Intervention de Gérard Charasse

Séance en hémicycle du 30 avril 2014 à 15h00
Modification de la loi no 2007-1545 instituant un contrôleur général des lieux de privation de liberté — Discussion générale

Photo issue du site de l'Assemblée nationale ou de WikipediaGérard Charasse :

Monsieur le président, madame la garde des sceaux, chers collègues, la loi du 30 octobre 2007 a institué le contrôleur général des lieux de privation de liberté, un acteur efficace devenu incontournable et respecté pour la qualité de son travail.

Durant les six années de son mandat, M. Jean-Marie Delarue a réalisé un travail d’investigation considérable que je tiens aussi à saluer au nom du groupe RRDP, tout comme je salue l’initiative de nos collègues sénateurs qui ont déposé cette proposition de loi.

L’institution de cette nouvelle autorité indépendante avait été d’initiative gouvernementale mais, dès 2001, le Sénat avait ouvert la voie en adoptant une proposition de loi créant un contrôle général des prisons. Puis était intervenue la signature du protocole facultatif de la Convention des Nations unies contre la torture, qui confie aux mécanismes nationaux qu’il crée la mission de prévenir la torture.

C’est donc un bilan « extrêmement positif » pour reprendre les termes de votre rapport, madame la députée Laurence Dumont, que celui du contrôleur général.

Ce bilan c’est, en premier lieu, un grand nombre de visites. Celles-ci sont venues, grâce aux différents rapports dressés par le contrôleur général des lieux de privation de liberté, nous éclairer sur la situation et le fonctionnement réel de ces lieux : nos 191 établissements pénitentiaires, nos 4095 locaux de garde à vue, nos 236 locaux de rétention douanière, nos 182 lieux de dépôts ou geôles des tribunaux, nos 102 centres et lieux de rétention administrative, nos 369 établissements de soins psychiatriques sans consentement et enfin nos 44 centres éducatifs.

Je dis « nos » car tous ces lieux sont de notre responsabilité.
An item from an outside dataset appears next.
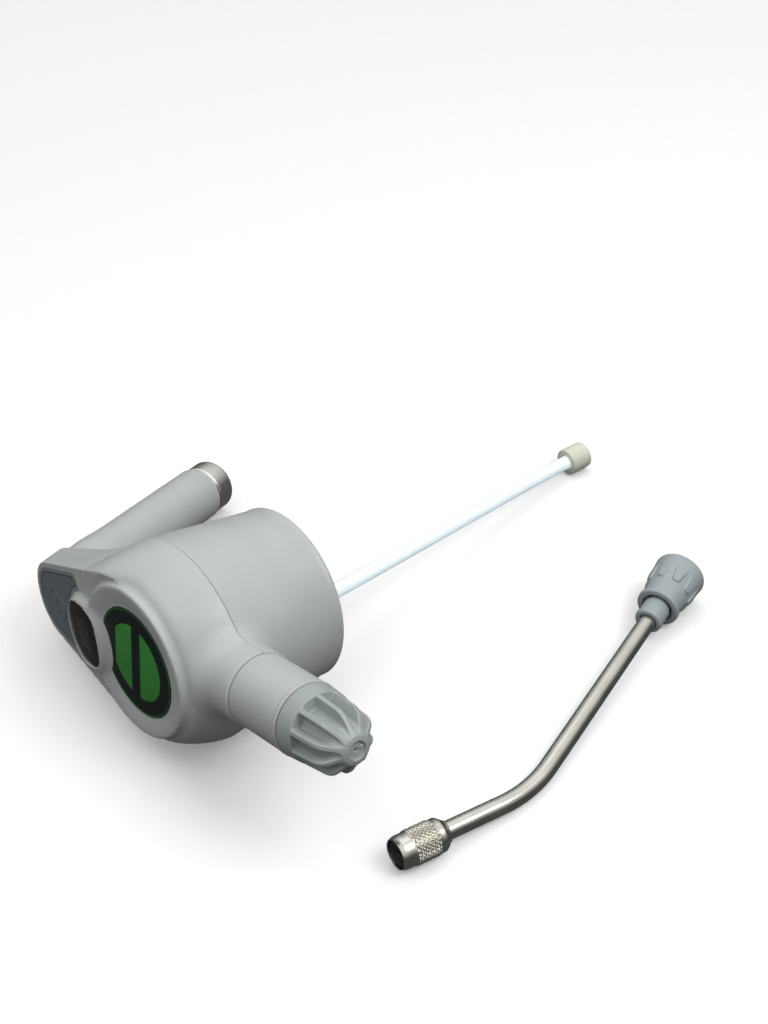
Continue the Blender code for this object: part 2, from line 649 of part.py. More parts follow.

Les conditions dans lesquelles nous privons de liberté les personnes qui enfreignent la loi sont de notre responsabilité. Nous devons à toute personne le respect de sa dignité humaine. « Le droit sans dignité n’est que médiocrité et la dignité sans droit n’est que déraison », disait Blaise Pascal. On ne peut espérer la réinsertion d’une personne si elle n’est pas traitée pendant sa détention comme un citoyen.

Pour mémoire, je citerai Guy Canivet qui, en 2000, dans le rapport de la commission qu’il présidait alors sur l’amélioration du contrôle extérieur des établissements pénitentiaires : « On ne peut réinsérer une personne privée de liberté qu’en la traitant comme un citoyen. Le contrôle extérieur des prisons s’impose donc pour s’assurer que sont respectés les droits des détenus et donnés à l’administration pénitentiaire les moyens d’une telle politique. »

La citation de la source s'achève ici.